As I get older, we hardly speak at all.
It's as if he were a stranger
and we had never met.
I wonder, if I
were a tourist on the beach
or a golfer lost in woods
and met him now for the very first time,
what we'd say to each other,
how his hand would feel in mine
as we introduced ourselves,
and if, as is the case
with certain people, I'd feel,
when I looked him in the eye,
I'd known him all my life.

Literary Notes:

It's the birthday of author Honoré de Balzac, born in Tours, France (1799). Despite being called the Charles Dickens of France, his early life was haunted by failure. He worked feverishly, often writing 14 hours a day, taking a short nap, and then writing the rest of the night with the help of strong Parisian coffee. By the time he was 29 years old, he had no success as a writer and was living under an enormous burden of debt, which had built up from a number of failed business ventures. Between 1830 and 1832 he published Scenes from Private Life, a series of novelettes which finally brought him literary attention. In 1833, Balzac decided to draw his old and new novels together through recurring characters and themes, to present a unified picture of French life. He called this project The Human Comedy and undertook it with great energy. At the end of his life, The Human Comedy encompassed over 90 novels and novellas and included over 2,000 named characters. They were so vivid in Balzac's imagination that his characters often entered into his daily life.

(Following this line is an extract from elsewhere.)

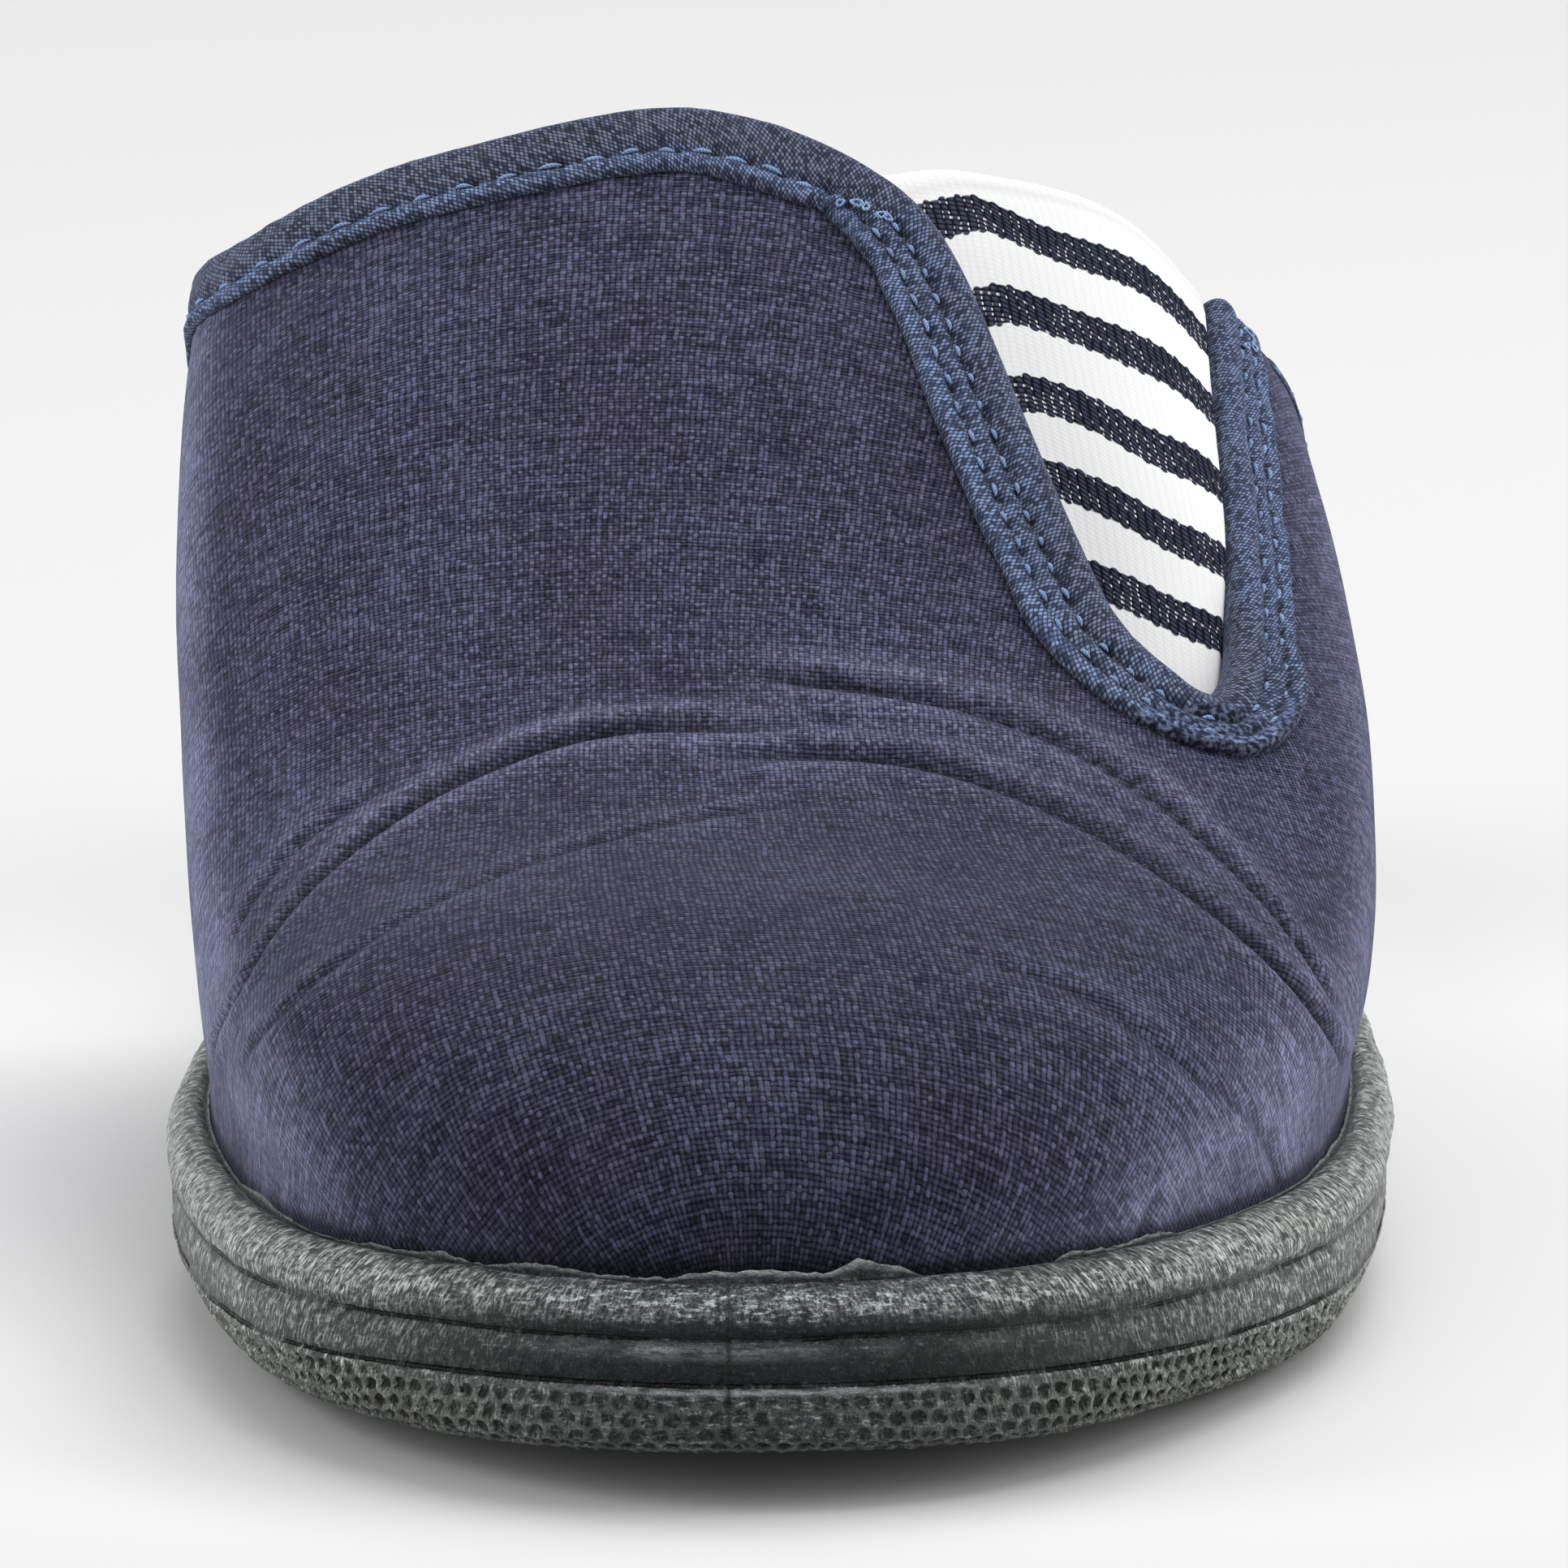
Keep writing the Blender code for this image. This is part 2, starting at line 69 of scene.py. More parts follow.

It's the birthday of philosopher and economist John Stuart Mill in Pentonville, London (1806). He had a strict and rigorous education at the hand of his father. By the time he was 8 years old, John had read Aesop's Fables in the original Greek and was beginning to study Latin. His schooling began to take its toll, however, and when he was 20, he had an emotional breakdown. When he had recovered, he realized that poetry and the arts were a necessary part of human life as well, and he began reading the work of Coleridge, Wordsworth, and Goethe with zeal. He wrote On Liberty in 1859, expressing his fear that bold and freethinking people were becoming all too rare. He is also well known for his book Utilitarianism (1863), where he argued that the aim of all actions should be the greatest good for the greatest number of people. He said, "Actions are right in proportion as they tend to promote happiness; wrong as they tend to produce the reverse of happiness." Mill idolized his wife Harriet Taylor, whom he married in 1851, and held the then radical position that women should be given the same social and political freedoms as men. He said, "If all mankind minus one, were of one opinion, and only one person were of the contrary opinion, mankind would be no more justified in silencing that one person, than he, if he had the power, would be justified in silencing mankind."

It's the birthday of Norwegian writer Sigrid Undset, born in Kallundborg, Denmark in 1882. Her first novel, Mrs. Marta Oulie, was published in 1907 while she was still working as an office secretary. The first line was, "I have been unfaithful to my husband," and the critics were scandalized. She was deeply interested in medieval life of Scandinavia and wrote historical novels set in the 13th and 14th centuries. In 1928, she became one of only nine women to win the Nobel Prize in Literature. At the onset of World War II, she joined the Norwegian resistance and was an outspoken opponent of the Nazi party. Her political views forced her to flee the country in 1940 and before she left, she donated her Nobel Prize gold medal for aid to the Finns. She lived in exile in the United States until 1945. After returning to her home in Lillehammer, she never wrote another word.

On this day, the Homestead Act was signed into law by President Abraham Lincoln (1862). The Homestead Act granted 160 acres of land to anyone who was the head of a household and at least 21 years old. In return, the homesteader agreed to live on the land for 5 years. It was a milestone in the settling of the American West. Most homesteaders were seasoned farmers from the crowded East or Europe. By 1900, over 600,000 claims had been made for 80 million acres of land.